Families flock to the old-timey amusements at the Coney Island-style boardwalk park. There’s a vintage carousel, a loud casino arcade, mini golf, a roller coaster and various gentle rides, all wedged into a strip of brightly colored buildings steps up from the sand. The predictable smattering of soft-serve outlets, fried-fish restaurants and tchotchke shops rounds out the waterfront.

Like so many California attractions, it all manages to be both kitschy and entirely authentic — and with scenic views across Monterey Bay to the mountains beyond, it’s also romantic.

That is, until the mood is broken by the very silly barking of Santa Cruz sea lions. These floppy, ungainly Pacific denizens don’t look particularly agile until they hoist themselves onto the scaffolding and flip under the pier, lounging in the sun and posing for tourists snapping sea-lion selfies.

Sunset is a nightly entertainment on the boardwalk. As the moon rises over hazy mountains, crowds gather along the pier, picnicking amid the cries of seagulls and waiting for that moment when the hot-orange sun dips into the silvery horizon.

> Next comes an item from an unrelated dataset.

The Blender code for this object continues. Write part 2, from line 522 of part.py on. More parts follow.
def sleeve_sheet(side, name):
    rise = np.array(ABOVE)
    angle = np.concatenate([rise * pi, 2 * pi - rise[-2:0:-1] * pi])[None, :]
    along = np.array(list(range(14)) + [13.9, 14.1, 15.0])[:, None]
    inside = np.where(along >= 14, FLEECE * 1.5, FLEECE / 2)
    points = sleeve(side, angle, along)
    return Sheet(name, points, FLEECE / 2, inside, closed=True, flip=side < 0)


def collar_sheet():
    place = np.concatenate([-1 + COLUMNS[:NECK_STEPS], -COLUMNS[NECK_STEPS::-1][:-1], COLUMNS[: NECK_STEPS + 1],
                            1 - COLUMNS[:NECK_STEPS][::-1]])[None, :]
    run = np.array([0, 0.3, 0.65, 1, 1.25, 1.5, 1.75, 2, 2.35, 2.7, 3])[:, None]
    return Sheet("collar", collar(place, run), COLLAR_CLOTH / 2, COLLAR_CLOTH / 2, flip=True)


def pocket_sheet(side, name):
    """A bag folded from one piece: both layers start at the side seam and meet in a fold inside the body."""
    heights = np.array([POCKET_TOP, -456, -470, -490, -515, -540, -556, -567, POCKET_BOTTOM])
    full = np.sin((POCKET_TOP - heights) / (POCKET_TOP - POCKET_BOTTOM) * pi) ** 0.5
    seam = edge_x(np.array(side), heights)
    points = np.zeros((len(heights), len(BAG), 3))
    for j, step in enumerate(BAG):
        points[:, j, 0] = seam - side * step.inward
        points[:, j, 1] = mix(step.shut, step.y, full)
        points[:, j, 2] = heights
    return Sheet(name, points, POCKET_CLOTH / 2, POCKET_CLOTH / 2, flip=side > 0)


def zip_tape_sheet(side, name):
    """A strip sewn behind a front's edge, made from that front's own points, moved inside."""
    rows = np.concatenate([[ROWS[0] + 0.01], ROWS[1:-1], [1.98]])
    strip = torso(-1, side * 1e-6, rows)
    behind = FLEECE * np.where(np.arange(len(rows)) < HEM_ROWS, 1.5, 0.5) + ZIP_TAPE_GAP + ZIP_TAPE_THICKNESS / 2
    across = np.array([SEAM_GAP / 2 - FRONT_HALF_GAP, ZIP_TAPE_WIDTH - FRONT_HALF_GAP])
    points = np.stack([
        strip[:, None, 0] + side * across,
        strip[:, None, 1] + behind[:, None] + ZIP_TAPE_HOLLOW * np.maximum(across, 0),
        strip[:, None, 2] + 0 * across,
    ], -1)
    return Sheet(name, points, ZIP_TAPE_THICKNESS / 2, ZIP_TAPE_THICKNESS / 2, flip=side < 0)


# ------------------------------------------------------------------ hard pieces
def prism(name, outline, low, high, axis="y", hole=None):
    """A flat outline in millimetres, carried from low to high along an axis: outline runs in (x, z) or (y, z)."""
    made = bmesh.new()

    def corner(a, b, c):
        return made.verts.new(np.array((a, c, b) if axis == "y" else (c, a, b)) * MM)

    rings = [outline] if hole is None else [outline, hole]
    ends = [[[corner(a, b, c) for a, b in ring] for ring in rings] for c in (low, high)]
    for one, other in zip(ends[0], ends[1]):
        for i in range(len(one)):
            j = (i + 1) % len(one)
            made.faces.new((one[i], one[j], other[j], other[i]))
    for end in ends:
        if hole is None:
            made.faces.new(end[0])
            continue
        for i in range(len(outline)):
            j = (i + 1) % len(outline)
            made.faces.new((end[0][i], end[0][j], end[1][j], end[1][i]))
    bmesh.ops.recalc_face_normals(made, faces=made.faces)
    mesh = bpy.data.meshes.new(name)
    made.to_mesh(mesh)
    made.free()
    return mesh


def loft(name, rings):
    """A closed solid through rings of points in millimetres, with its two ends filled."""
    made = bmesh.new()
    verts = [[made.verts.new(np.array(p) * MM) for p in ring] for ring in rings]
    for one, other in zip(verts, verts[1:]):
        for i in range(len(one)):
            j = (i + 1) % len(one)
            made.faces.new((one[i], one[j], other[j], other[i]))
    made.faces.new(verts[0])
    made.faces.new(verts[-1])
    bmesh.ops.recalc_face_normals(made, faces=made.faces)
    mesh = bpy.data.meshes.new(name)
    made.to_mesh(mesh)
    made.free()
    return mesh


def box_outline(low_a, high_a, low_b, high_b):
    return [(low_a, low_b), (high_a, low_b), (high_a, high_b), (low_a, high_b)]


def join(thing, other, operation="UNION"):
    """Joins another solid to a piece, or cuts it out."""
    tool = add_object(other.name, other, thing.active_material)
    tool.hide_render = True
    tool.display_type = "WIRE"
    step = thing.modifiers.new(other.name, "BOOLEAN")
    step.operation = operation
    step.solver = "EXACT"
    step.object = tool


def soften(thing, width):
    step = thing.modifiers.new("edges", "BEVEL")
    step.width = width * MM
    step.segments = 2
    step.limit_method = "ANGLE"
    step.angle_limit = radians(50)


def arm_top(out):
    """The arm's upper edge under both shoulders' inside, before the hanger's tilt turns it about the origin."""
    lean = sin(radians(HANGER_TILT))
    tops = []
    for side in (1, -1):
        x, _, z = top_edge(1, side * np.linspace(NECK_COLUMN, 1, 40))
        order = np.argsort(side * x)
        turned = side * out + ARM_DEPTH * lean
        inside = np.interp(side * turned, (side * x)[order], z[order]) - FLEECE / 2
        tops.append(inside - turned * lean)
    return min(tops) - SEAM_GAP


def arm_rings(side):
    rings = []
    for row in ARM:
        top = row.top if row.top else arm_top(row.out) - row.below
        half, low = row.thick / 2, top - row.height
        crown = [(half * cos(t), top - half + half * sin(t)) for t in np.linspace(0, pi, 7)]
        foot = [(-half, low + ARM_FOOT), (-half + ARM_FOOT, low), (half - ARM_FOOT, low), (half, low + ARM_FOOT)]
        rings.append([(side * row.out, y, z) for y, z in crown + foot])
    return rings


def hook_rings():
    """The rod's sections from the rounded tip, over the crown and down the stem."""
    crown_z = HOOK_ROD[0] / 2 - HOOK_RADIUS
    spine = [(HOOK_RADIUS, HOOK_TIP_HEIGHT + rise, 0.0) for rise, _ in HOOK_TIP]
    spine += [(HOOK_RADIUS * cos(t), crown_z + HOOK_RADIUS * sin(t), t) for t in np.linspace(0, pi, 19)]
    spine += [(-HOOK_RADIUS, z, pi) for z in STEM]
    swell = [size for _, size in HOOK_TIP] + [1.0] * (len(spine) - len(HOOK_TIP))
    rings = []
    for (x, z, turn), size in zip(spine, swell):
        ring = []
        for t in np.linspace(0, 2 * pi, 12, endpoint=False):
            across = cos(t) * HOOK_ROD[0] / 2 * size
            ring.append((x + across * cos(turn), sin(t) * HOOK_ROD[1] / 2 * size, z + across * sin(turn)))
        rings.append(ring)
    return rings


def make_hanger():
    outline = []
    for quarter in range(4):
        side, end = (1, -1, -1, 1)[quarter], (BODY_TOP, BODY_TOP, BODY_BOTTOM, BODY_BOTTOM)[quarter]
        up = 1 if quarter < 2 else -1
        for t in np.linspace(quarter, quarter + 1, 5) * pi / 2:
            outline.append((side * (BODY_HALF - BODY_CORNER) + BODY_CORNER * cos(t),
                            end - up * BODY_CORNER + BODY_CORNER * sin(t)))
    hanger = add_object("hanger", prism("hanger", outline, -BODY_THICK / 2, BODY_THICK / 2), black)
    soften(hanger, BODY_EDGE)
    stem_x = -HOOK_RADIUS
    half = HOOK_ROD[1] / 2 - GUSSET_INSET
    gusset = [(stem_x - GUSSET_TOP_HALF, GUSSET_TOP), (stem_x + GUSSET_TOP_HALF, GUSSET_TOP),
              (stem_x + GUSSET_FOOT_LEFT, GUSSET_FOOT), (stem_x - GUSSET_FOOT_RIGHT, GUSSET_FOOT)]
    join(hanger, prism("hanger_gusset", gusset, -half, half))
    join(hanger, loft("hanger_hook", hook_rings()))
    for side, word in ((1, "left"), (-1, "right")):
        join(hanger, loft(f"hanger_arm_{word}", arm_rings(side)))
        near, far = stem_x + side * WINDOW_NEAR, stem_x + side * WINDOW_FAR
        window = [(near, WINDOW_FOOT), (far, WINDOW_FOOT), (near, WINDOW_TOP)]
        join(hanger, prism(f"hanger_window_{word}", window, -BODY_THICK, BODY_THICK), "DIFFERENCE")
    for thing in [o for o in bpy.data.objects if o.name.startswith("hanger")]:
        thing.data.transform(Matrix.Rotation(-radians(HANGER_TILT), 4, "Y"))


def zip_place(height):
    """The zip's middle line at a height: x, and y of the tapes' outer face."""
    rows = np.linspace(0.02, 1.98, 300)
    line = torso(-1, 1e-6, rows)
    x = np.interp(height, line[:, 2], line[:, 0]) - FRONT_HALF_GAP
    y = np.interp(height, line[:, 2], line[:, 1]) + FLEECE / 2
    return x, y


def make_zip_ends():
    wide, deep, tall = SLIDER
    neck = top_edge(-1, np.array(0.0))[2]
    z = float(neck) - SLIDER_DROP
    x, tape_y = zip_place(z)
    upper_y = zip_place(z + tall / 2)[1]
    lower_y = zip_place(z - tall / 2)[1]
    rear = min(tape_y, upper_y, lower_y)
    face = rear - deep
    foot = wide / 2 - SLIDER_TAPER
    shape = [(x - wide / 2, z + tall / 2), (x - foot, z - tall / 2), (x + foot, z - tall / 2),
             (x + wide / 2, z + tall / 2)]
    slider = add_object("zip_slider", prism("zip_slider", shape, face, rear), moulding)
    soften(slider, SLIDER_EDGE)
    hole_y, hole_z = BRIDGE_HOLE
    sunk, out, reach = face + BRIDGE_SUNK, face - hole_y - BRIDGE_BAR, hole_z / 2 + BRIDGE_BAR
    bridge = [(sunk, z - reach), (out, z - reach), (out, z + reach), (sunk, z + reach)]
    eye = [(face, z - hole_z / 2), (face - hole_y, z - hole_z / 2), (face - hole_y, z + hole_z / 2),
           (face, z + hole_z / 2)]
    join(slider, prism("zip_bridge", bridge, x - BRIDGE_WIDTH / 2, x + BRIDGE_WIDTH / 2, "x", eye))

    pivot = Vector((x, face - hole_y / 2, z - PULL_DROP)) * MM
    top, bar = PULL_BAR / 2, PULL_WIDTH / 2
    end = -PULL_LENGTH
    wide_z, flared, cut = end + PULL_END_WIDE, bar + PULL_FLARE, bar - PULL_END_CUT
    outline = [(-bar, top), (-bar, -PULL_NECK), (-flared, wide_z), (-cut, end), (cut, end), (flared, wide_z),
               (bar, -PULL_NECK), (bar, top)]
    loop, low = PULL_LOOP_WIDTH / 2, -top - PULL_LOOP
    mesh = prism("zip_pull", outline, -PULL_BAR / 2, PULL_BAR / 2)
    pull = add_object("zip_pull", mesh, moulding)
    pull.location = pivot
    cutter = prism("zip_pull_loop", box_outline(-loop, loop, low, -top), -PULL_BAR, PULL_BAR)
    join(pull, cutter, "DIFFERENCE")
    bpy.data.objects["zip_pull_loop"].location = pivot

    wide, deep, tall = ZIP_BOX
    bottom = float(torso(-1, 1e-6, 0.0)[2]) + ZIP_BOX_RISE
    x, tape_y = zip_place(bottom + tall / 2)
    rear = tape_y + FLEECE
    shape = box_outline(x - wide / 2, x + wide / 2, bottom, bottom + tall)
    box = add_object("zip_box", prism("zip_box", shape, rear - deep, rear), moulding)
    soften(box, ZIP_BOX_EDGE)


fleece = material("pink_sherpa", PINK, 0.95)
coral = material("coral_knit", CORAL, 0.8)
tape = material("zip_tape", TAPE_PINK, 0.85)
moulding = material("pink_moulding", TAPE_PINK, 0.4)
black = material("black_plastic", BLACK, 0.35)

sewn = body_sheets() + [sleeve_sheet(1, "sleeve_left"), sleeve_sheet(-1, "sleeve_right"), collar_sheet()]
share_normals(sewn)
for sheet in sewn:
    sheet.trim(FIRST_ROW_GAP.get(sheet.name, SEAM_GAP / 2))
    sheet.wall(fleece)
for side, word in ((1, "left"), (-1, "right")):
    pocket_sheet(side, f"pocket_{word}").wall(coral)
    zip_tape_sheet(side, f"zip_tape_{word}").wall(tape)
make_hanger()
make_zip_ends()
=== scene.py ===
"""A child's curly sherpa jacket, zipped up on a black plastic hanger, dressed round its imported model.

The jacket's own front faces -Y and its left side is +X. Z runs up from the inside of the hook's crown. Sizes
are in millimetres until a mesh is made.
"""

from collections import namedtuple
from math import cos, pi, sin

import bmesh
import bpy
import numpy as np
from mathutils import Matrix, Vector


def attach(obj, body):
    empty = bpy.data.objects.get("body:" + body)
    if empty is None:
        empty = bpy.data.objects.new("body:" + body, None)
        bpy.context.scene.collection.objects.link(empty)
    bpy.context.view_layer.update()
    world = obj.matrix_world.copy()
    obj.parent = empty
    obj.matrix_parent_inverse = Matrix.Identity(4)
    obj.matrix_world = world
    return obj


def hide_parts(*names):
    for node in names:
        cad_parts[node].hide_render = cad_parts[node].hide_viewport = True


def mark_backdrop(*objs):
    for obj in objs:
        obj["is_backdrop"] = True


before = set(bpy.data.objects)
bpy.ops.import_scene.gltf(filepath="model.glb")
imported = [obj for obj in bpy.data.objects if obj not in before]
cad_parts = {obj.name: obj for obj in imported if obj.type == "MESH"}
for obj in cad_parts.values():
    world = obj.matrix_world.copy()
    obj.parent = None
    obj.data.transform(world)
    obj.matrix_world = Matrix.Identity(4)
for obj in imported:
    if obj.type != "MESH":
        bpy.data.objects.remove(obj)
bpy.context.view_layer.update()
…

As the evening throngs ebb, some head downtown for a jolt at Verve Coffee Roasters, a hipster’s mecca for meticulously sourced brews served in a spacious, industrial-chic lounge. Others while away the evening in a hot tub, sinking into the bubbling jets to the sound of waves crashing just beyond.

Either way, here on the shores of Monterey Bay, relaxation is always on the agenda.